The Hemorrhaging Heart
If fate or free will ever again find me sitting across from a woman with a genuine interest in me, and she asks why I’m so terrified of falling in love, I won’t be able to hide my hemorrhaged heart. I can see it now, tensing up, gazing across the room, my white knuckled fists clenching sweaty palms. And then, with a heavy sigh I’d have to muster the courage to tell her the truth.
I’d say I wasn’t necessarily afraid of falling in love, and I certainly have absolutely no fear of commitment in a day and age that fears that the most. I would then reveal my greatest fear: a fear greater than losing a loved one, a cancer diagnosis, natural disaster, or sudden death in some kind of accident. My greatest fear, I’d say, would be falling so deeply in love with someone and investing my whole life into theirs, only to discover that they unexpectedly either gradually or suddenly, and for no particular reason, don’t feel the same way about me, finding me not worth fighting for and sticking with. I would say that to me, that is how you die while you’re still breathing, and you can never recover from that no matter how hard your try. I’d look at her from across the table, with probably some kind of hope or feeling or infatuation that knew I could love her and commit to her forever, but recoil with fear from the times I had been brave but my fears ended up being fulfilled. I would look at her and want to believe she was sincere, but a part of me would know that there’s just no way of ever really knowing. With a pounding heart and a trembling voice, I would then say that the scariest part about it is you’ll never know if you’re falling for the wrong person, if they’re just going to wake up one day and sever the relationship and never see or speak to you again. That, I would say, is why I’m afraid.
My greatest fear has crept into my life numerous times, where people I have been extremely close to and invested in have suddenly and without any real explanation, picked up and left my life, closing the door on me for good, severing the relationship entirely, and choosing to erase me from their life. After this happens to you more than once, and you see some of your closest friends go through the same thing, you can’t help but question yourself, thinking surely there must be something wrong with you if people you love and cherish so dearly can so cold-heartedly and abruptly walk away. Being shut out is something I have experienced far too many times, and just when I’m finally feeling recovered and take the risk to love again, it’s only a matter of time before what’s become for me, the inevitable, happens and hits you like a tsunami of nausea. You think for sure not this person, I love them so much, and they love me, too! And yet, the ones you never expect are the ones who somehow have it in them to leave you in complete ruin. My tormented mind buries this one terrifying fear deep inside a dark, shadowy and hellish place that I do not understand.

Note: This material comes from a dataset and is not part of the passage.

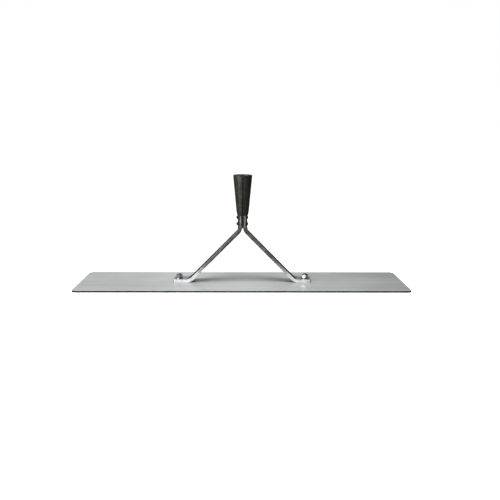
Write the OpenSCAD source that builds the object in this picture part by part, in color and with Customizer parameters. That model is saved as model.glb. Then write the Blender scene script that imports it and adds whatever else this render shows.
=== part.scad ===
// Long steel finishing trowel for a pole handle.
// A flat rectangular blade carries a two-armed yoke of flat bar. The arms stand back to back on a
// spacer plate, between the two cheeks of a tapered handle socket, and two rivets hold them there.
// Each arm's foot is fastened to the blade by a countersunk screw, a spring washer and a hex nut.
//
// Millimetres. The origin is the centre of the blade's underside: X along the blade, Y across it
// and Z up towards the socket's mouth.

/* [Blade] */
// Length of the blade
blade_length = 610; // [500:5:920]
// Width of the blade, front to back
blade_width = 127; // [90:1:200]
// Thickness of the blade
blade_thickness = 3; // [3:0.1:6]
// Radius of the blade's corners, seen from above
blade_corner_r = 9; // [4:0.5:20]
// Chamfer along the blade's top edges
blade_chamfer = 0.3; // [0.2:0.1:1.5]

/* [Yoke arms] */
// Width of the flat bar, front to back
bar_width = 22; // [19:0.5:26]
// Thickness of the flat bar
bar_thickness = 6; // [5:0.1:6.4]
// Lean of the sloping part of an arm from the vertical, in degrees
arm_lean = 44.5; // [40:0.5:48]
// Height at which the arms start to bend apart
fork_z = 107.4; // [95:0.2:109]
// Centre-line radius of the bend under the socket
fork_bend_r = 12.9; // [11:0.1:15]
// Centre-line radius of the bend at the foot
foot_bend_r = 14; // [8:0.5:18]
// Distance from the middle of the tool to the end of a foot
foot_end_x = 128.8; // [128:0.1:145]
// Distance from the middle of the tool to a foot's screw
foot_screw_x = 118.8; // [116:0.1:121]
// Radius of a foot's corners, seen from above
foot_corner_r = 3; // [1:0.5:6]

/* [Handle socket] */
// Height of the socket's mouth above the blade's underside
mouth_z = 203.3; // [180:0.5:230]
// Outer radius of the socket at its mouth
mouth_r = 17.5; // [16:0.1:19]
// Thickness of the socket's wall
socket_wall = 2.3; // [1.8:0.1:2.8]
// Height of the socket's lower end, where the cheeks start
neck_z = 129.2; // [129.2:0.1:131]
// Outer radius of the even taper, carried down to the lower end
neck_taper_r = 10.77; // [10:0.05:11.5]
// How far the taper draws in at the lower end
neck_draw_in = 1.07; // [0.5:0.01:1.2]
// Height over which it draws in
neck_draw_height = 9.6; // [6:0.1:14]
// Thickness of the solid web that closes the socket's lower end
web_thickness = 4.8; // [3:0.1:7]
// Thickness of each cheek in the middle
cheek_thickness = 1.8; // [1.6:0.1:2]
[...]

The fear, once fulfilled, makes you feel worthless and discarded like a piece of garbage. They may tell you they love you with beautiful words, but actions speak volumes, and what speaks even louder is what they choose to withhold from you. “Maybe she didn’t love me,” I’d say, “Maybe she just didn’t want to be alone, or maybe I made her feel better about her life, and maybe she was in love with the idea of being in love with me, but did she love me?”
And as I’d sit there across the table from the new genuinely interested girl who could be my soulmate, after many more years alone and tormented, I’d come to what should have been the clear and obvious realization that no one destroys or abandons or severs relationships with people they love. And in that moment, if it ever comes, I’ll have a petrifying decision to make on what to do with what’s left of my hemorrhaged heart.